### Challenge
Your task is to return, exactly, the run of lines starting at the line holding "doc.recompute()" and ending at the line holding "cad_parts[member].parent = rigid_bodies[body]", both ends included and no other lines.

### Source excerpt
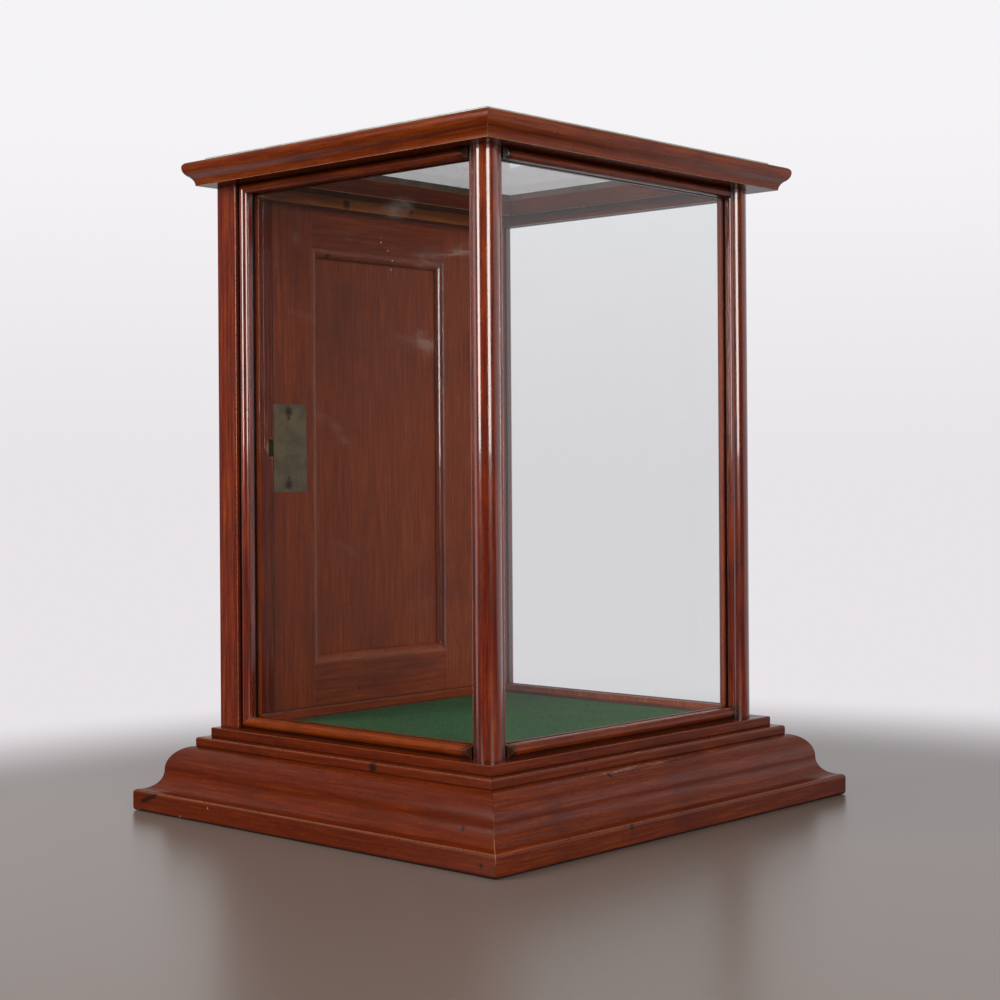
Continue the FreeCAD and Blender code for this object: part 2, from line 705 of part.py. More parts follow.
def screwAt(name, spot, direction, seat):
    """A slotted countersunk screw whose head is flush with a plate of thickness seat."""
    axis, sign = direction
    way = screwWays[direction]
    index = "xyz".index(axis)
    under = list(spot)
    under[index] = under[index] + sign * seat
    head = rod(name + "Head", spot, way, seat, screwHeadRadius, screwShankRadius)
    shank = rod(name + "Shank", under, way, screwLength - seat, screwShankRadius)
    slotLow = [part - screwHeadRadius for part in spot]
    slotHigh = [part + screwHeadRadius for part in spot]
    narrow = 2 if index == 0 else 0
    slotLow[narrow] = spot[narrow] - screwSlotWidth / 2
    slotHigh[narrow] = spot[narrow] + screwSlotWidth / 2
    slotLow[index] = spot[index] - sign * overrun
    slotHigh[index] = spot[index] + sign * screwSlotDepth
    return cut(name, join(name + "Whole", [head, shank]), [between(name + "Slot", slotLow, slotHigh)])


def screwHole(name, spot, direction, seat):
    way = screwWays[direction]
    head = rod(name + "Sink", spot, way, seat, screwHeadRadius + screwFit, screwShankRadius + screwFit)
    shank = rod(name + "Bore", spot, way, screwLength + screwFit, screwShankRadius + screwFit)
    return [head, shank]


# The door.

def doorFrame():
    groove = panelTongue + panelGap
    cuts = {}
    for hand, name in ((-1, "door_lock_stile"), (1, "door_hinge_stile")):
        inner = (hand * panelSide, rearFace, doorHead)
        whole = between(name + "Whole", (hand * doorSide, doorInner, doorFoot), inner)
        tools = [between("stileGroove", (hand * (panelSide + groove), panelInner, panelFoot - groove),
                         (hand * (panelSide - overrun), panelOuter, panelHead + groove))]
        for foot, top in tenonHeights():
            tools.append(between("mortise", (hand * (panelSide + tenonLength + tenonGap), panelInner, foot),
                                 (hand * (panelSide - overrun), panelOuter, top)))
        cuts[name] = (whole, tools)
    rails = (("door_bottom_rail", doorFoot, panelFoot), ("door_top_rail", panelHead, doorHead))
    for (name, foot, top), (tenonFoot, tenonTop) in zip(rails, tenonHeights()):
        edge = panelFoot if foot is doorFoot else panelHead
        reach = panelSide + tenonLength
        whole = join(name + "Whole", [
            box(name + "Plank", (-panelSide, doorInner, foot), (panelSide, rearFace, top)),
            box(name + "Tenons", (-reach, panelInner, tenonFoot), (reach, panelOuter, tenonTop)),
        ])
        low = (-panelSide, panelInner, edge - groove)
        tool = box("railGroove", low, (panelSide, panelOuter, edge + groove))
        node(name, cut(name + "Cut", whole, [tool]))
    return cuts


def tenonHeights():
    groove = panelTongue + panelGap
    return ((doorFoot + tenonShoulder, panelFoot - groove), (panelHead + groove, doorHead - tenonShoulder))


def doorPanel():
    reach = panelSide + panelTongue
    panel = box("doorPanel", (-reach, panelInner, panelFoot - panelTongue),
                (reach, panelOuter, panelHead + panelTongue))
    node("door_panel", panel)
    width, depth, flat = mouldingWidth, panelRecess, mouldingFlat
    section = [(-width, 0), (0, 0), (0, depth), (-flat, depth), (-width, flat, mouldingRadius, 1)]
    halfHeight = (panelHead - panelFoot) / 2
    middle = (panelHead + panelFoot) / 2
    sides = (
        ("bottom", 0, panelSide, 0, panelFoot), ("right", 90, halfHeight, panelSide, middle),
        ("top", 180, panelSide, 0, panelHead), ("left", 270, halfHeight, -panelSide, middle),
    )
    upright = FreeCAD.Rotation(Vector(1, 0, 0), 90)
    for side, angle, halfSpan, x, z in sides:
        body = mitredLength("door_moulding_" + side, section, asLength(0), width, halfSpan)
        turn = FreeCAD.Rotation(Vector(0, 0, 1), angle)
        body.Placement = FreeCAD.Placement(Vector(0, 0, 0), upright.multiply(turn))
        place(body, x, panelInner, z)
        node("door_moulding_" + side, body)


# The lock.

def keyholeTools(name, grow, near, far):
    """The keyhole's eye and slot between two depths, grown all round."""
    x = keySetback - doorSide
    z = lockZ - keyDrop
    eye = rod(name + "Eye", (x, near, z), alongY, far - near, keyholeRadius + grow)
    half = keySlotWidth / 2 + grow
    slot = box(name + "Slot", (x - half, near, z - keySlotLength - grow), (x + half, far, z))
    return [eye, slot]


def lock():
    edge = -doorSide
    plateBack = doorInner + lockSheet
    caseBack = plateBack + lockCaseDepth
    upPlate = lockPlateHeight / 2
    upCase = lockCaseHeight / 2
    boltFace = doorInner + boltDepth
    boltBack = boltFace + boltThickness
    corner = (edge, doorInner, lockZ - upPlate)
    plate = box("lockPlate", corner, (edge + lockPlateWidth, plateBack, lockZ + upPlate))
    fore = box("lockEdgePlate", corner, (edge + lockSheet, caseBack, lockZ + upPlate))
    shellTop = (edge + lockCaseWidth, caseBack, lockZ + upCase)
    shell = box("lockShell", (edge, plateBack, lockZ - upCase), shellTop)
    room = box("lockRoom", (edge + lockSheet, plateBack, lockZ - upCase + lockSheet),
               (edge + lockCaseWidth - lockSheet, caseBack - lockSheet, lockZ + upCase - lockSheet))
    halfSlot = boltHeight / 2 + boltFit
    slot = box("boltSlot", (edge - overrun, boltFace - boltFit, lockZ - halfSlot),
               (edge + lockSheet + boltFit, boltBack + boltFit, lockZ + halfSlot))
    screwX = edge + lockScrewIn
    screwSpots = [(screwX, doorInner, lockZ + hand * (upPlate - lockScrewUp)) for hand in (-1, 1)]
    holes = [tool for index, spot in enumerate(screwSpots)
             for tool in screwHole("lockHole" + str(index), spot, ("y", 1), lockSheet)]
    keyhole = keyholeTools("caseKeyhole", asLength(0), caseBack - lockSheet, caseBack + overrun)
    case = cut("lockCaseCut", join("lockCaseWhole", [plate, fore, shell]), [room, slot] + holes + keyhole)
    keyX = edge + keySetback
    pin = rod("keyPin", (keyX, plateBack, lockZ - keyDrop), alongY, lockCaseDepth, keyPinRadius)
    node("lock_case", join("lockCase", [case, pin]))
    screws = [screwAt("lockScrew" + str(index), spot, ("y", 1), lockSheet)
              for index, spot in enumerate(screwSpots)]

    tip = edge + boltSet
    upBolt = boltHeight / 2
    bar = box("boltBar", (tip, boltFace, lockZ - upBolt), (tip + boltLength, boltBack, lockZ + upBolt))
    talon = box("boltTalon", (keyX - talonWidth / 2, boltFace - overrun, lockZ - upBolt - overrun),
                (keyX + talonWidth / 2, boltBack + overrun, lockZ - upBolt + talonHeight))
    node("lock_bolt", cut("lockBolt", bar, [talon]))

    spring = newBody("lockSpring")
    end = lockCaseWidth - lockSheet
    start = end - springLength
    under = upBolt + springGap + springRise
    over = under + springThickness
    bow = (springLength * springLength / 4 + springRise * springRise) / (springRise * 2)
    leaf = [(start, under), (end, under, bow, 1), (end, over), (start, over, bow, -1)]
    pad(spring, "springLeaf", "XZ_Plane", leaf, springWidth)
    place(spring, edge, boltFace + boltThickness / 2, lockZ)
    node("lock_spring", spring)

    tools = [tool for index, spot in enumerate(screwSpots)
             for tool in screwHole("stileLockHole" + str(index), spot, ("y", 1), lockSheet)]
    tools += [
        between("plateRecess", (edge - overrun, doorInner - overrun, lockZ - upPlate - lockFit),
                (edge + lockPlateWidth + lockFit, plateBack, lockZ + upPlate + lockFit)),
        between("foreRecess", (edge - overrun, doorInner, lockZ - upPlate - lockFit),
                (edge + lockSheet, caseBack + lockFit, lockZ + upPlate + lockFit)),
        between("caseMortise", (edge, doorInner, lockZ - upCase - lockFit),
                (edge + lockCaseWidth + lockFit, caseBack + lockFit, lockZ + upCase + lockFit)),
    ]
    tools += keyholeTools("stileKeyhole", asLength(0), caseBack - overrun, rearFace + overrun)
    escutcheonFace = rearFace - escutcheonSheet
    tools += keyholeTools("escutcheonRecess", escutcheonRim, escutcheonFace, rearFace + overrun)
    rim = join("escutcheonWhole", keyholeTools("escutcheonRim", escutcheonRim, escutcheonFace, rearFace))
    hole = keyholeTools("escutcheonHole", asLength(0), escutcheonFace - overrun, rearFace + overrun)
    node("keyhole_escutcheon", cut("escutcheon", rim, hole))
    upStrike = upBolt + strikeSpace
    strike = between("strikeNotch", (-openingSide + overrun, postFront - overrun, lockZ - upStrike),
                     (tip - boltThrow - strikeSpace, boltBack + strikeSpace, lockZ + upStrike))
    return tools, strike, screws


# The hinges.

def hinges(lockScrews):
    postTools, doorTools, pins, postScrews, doorScrews = [], [], [], [], list(lockScrews)
    for height, middle in zip(("lower", "upper"), hingeHeights):
        foot, top = middle - hingeHeight / 2, middle + hingeHeight / 2
        leaves = (
            ("frame", openingSide, 1, 0, postTools, postScrews),
            ("door", doorSide, -1, 1, doorTools, doorScrews),
        )
        for owner, face, sign, first, tools, screws in leaves:
            name = "hinge_" + height + "_" + owner + "_leaf"
            back = face + sign * hingeSheet
            whole = [between(name + "Plate", (face, rearFace - hingeWidth, foot), (back, rearFace, top))]
            for index in range(first, knuckleCount, 2):
                low = foot + hingeHeight * index / knuckleCount + knuckleGap / 2
                high = foot + hingeHeight * (index + 1) / knuckleCount - knuckleGap / 2
                whole.append(between(name + "Tab", (face, rearFace, low), (back, hingeY, high)))
                whole.append(rod(name + "Knuckle", (hingeX, hingeY, low), alongZ, high - low, knuckleRadius))
            bore = rod(name + "Bore", (hingeX, hingeY, foot - overrun), alongZ, hingeHeight + overrun * 2,
                       hingePinRadius + pinFit)
            cuts = [bore]
            tools.append(between(name + "Recess", (face - sign * overrun, rearFace - hingeWidth, foot),
                                 (back, rearFace + overrun, top)))
            for index, level in enumerate((middle - screwSpread, middle, middle + screwSpread)):
                spot = (face, rearFace - screwInset, level)
                screw = name + "Screw" + str(index)
                screws.append(screwAt(screw, spot, ("x", sign), hingeSheet))
                cuts += screwHole(screw + "LeafHole", spot, ("x", sign), hingeSheet)
                tools += screwHole(screw + "WoodHole", spot, ("x", sign), hingeSheet)
            node(name, cut(name + "Cut", join(name + "Whole", whole), cuts))
        pins.append(rod("hingePin", (hingeX, hingeY, foot), alongZ, hingeHeight, hingePinRadius))
    node("hinge_pins", group("hingePins", pins))
    node("hinge_screws_frame", group("hingeScrewsFrame", postScrews))
    node("door_screws", group("doorScrews", doorScrews))
    return postTools, doorTools


def build():
    baseMouldings()
    steps()
    floorPieces()
    glueBlocks()
    frontPosts()
    bottomRails()
    topRails()
    cornice()
    topGlass()
    sidePanes()
    stiles = doorFrame()
    doorPanel()
    lockTools, strike, lockScrews = lock()
    postTools, doorTools = hinges(lockScrews)
    for name, extra in (("door_lock_stile", lockTools), ("door_hinge_stile", doorTools)):
        whole, tools = stiles[name]
        node(name, cut(name + "Cut", whole, tools + extra))
    for name, hand, extra in (("left", -1, [strike]), ("right", 1, postTools)):
        whole, rebate = rearPost(name, hand)
        node("rear_post_" + name, cut("rearPostCut" + name, whole, [rebate] + extra))


def check():
    for thing in doc.Objects:
        if "Invalid" in thing.State or "Error" in thing.State:
            raise RuntimeError(thing.Name + " failed: " + ", ".join(thing.State))
    for thing in nodes:
        if thing.Shape.isNull() or not thing.Shape.isValid() or not thing.Shape.Solids:
            raise RuntimeError(thing.Label + " has no sound solid")


def export():
    os.makedirs("parts", exist_ok=True)
    for thing in nodes:
        shape = thing.Shape
        whole = shape.Solids[0] if len(shape.Solids) == 1 else shape
        whole.exportStep(os.path.join("parts", thing.Label + ".step"))


build()
doc.recompute()
check()
export()
print(len(nodes), "pieces, total height", round(corniceTop.value + topGlassThickness.value, 1))
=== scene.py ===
import bmesh
import bpy
import json
import math
import random
from functools import partial
from mathutils import Matrix, Vector

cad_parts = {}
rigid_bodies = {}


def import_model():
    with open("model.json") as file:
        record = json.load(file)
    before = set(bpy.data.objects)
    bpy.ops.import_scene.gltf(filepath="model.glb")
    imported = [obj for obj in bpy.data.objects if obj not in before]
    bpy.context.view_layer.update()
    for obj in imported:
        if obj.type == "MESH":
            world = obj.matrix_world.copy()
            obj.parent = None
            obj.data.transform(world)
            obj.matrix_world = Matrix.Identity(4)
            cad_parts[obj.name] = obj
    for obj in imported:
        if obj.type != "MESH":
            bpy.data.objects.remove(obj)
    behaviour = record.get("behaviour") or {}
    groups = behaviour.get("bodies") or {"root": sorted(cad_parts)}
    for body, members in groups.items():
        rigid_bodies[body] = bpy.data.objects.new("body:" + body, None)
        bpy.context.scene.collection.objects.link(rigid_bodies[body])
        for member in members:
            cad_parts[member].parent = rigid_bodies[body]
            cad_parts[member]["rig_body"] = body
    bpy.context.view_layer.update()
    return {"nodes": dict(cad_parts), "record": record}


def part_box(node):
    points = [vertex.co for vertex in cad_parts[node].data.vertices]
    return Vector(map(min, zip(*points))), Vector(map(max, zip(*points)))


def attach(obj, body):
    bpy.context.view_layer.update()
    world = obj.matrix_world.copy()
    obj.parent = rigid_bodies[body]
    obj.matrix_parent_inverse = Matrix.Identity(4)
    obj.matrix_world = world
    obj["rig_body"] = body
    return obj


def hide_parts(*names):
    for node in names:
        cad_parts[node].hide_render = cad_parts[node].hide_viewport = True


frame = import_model()
nodes = frame["nodes"]
print("frame loaded:", len(nodes), "nodes")

mm = 0.001

# Camera, as the case was seen: level, from the front left corner, a little longer than normal.
view = {
    "place": (-1.19783, -1.10362, 0.29037),
    "forward": (0.73795, 0.67485, 0.0011),
    "right": (0.674845, -0.737928, -0.006819),
    "lens": 67.19,
    "sensor": 36.0,
    "shiftUp": -0.033,
}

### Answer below
doc.recompute()
check()
export()
print(len(nodes), "pieces, total height", round(corniceTop.value + topGlassThickness.value, 1))
=== scene.py ===
import bmesh
import bpy
import json
import math
import random
from functools import partial
from mathutils import Matrix, Vector

cad_parts = {}
rigid_bodies = {}


def import_model():
    with open("model.json") as file:
        record = json.load(file)
    before = set(bpy.data.objects)
    bpy.ops.import_scene.gltf(filepath="model.glb")
    imported = [obj for obj in bpy.data.objects if obj not in before]
    bpy.context.view_layer.update()
    for obj in imported:
        if obj.type == "MESH":
            world = obj.matrix_world.copy()
            obj.parent = None
            obj.data.transform(world)
            obj.matrix_world = Matrix.Identity(4)
            cad_parts[obj.name] = obj
    for obj in imported:
        if obj.type != "MESH":
            bpy.data.objects.remove(obj)
    behaviour = record.get("behaviour") or {}
    groups = behaviour.get("bodies") or {"root": sorted(cad_parts)}
    for body, members in groups.items():
        rigid_bodies[body] = bpy.data.objects.new("body:" + body, None)
        bpy.context.scene.collection.objects.link(rigid_bodies[body])
        for member in members:
            cad_parts[member].parent = rigid_bodies[body]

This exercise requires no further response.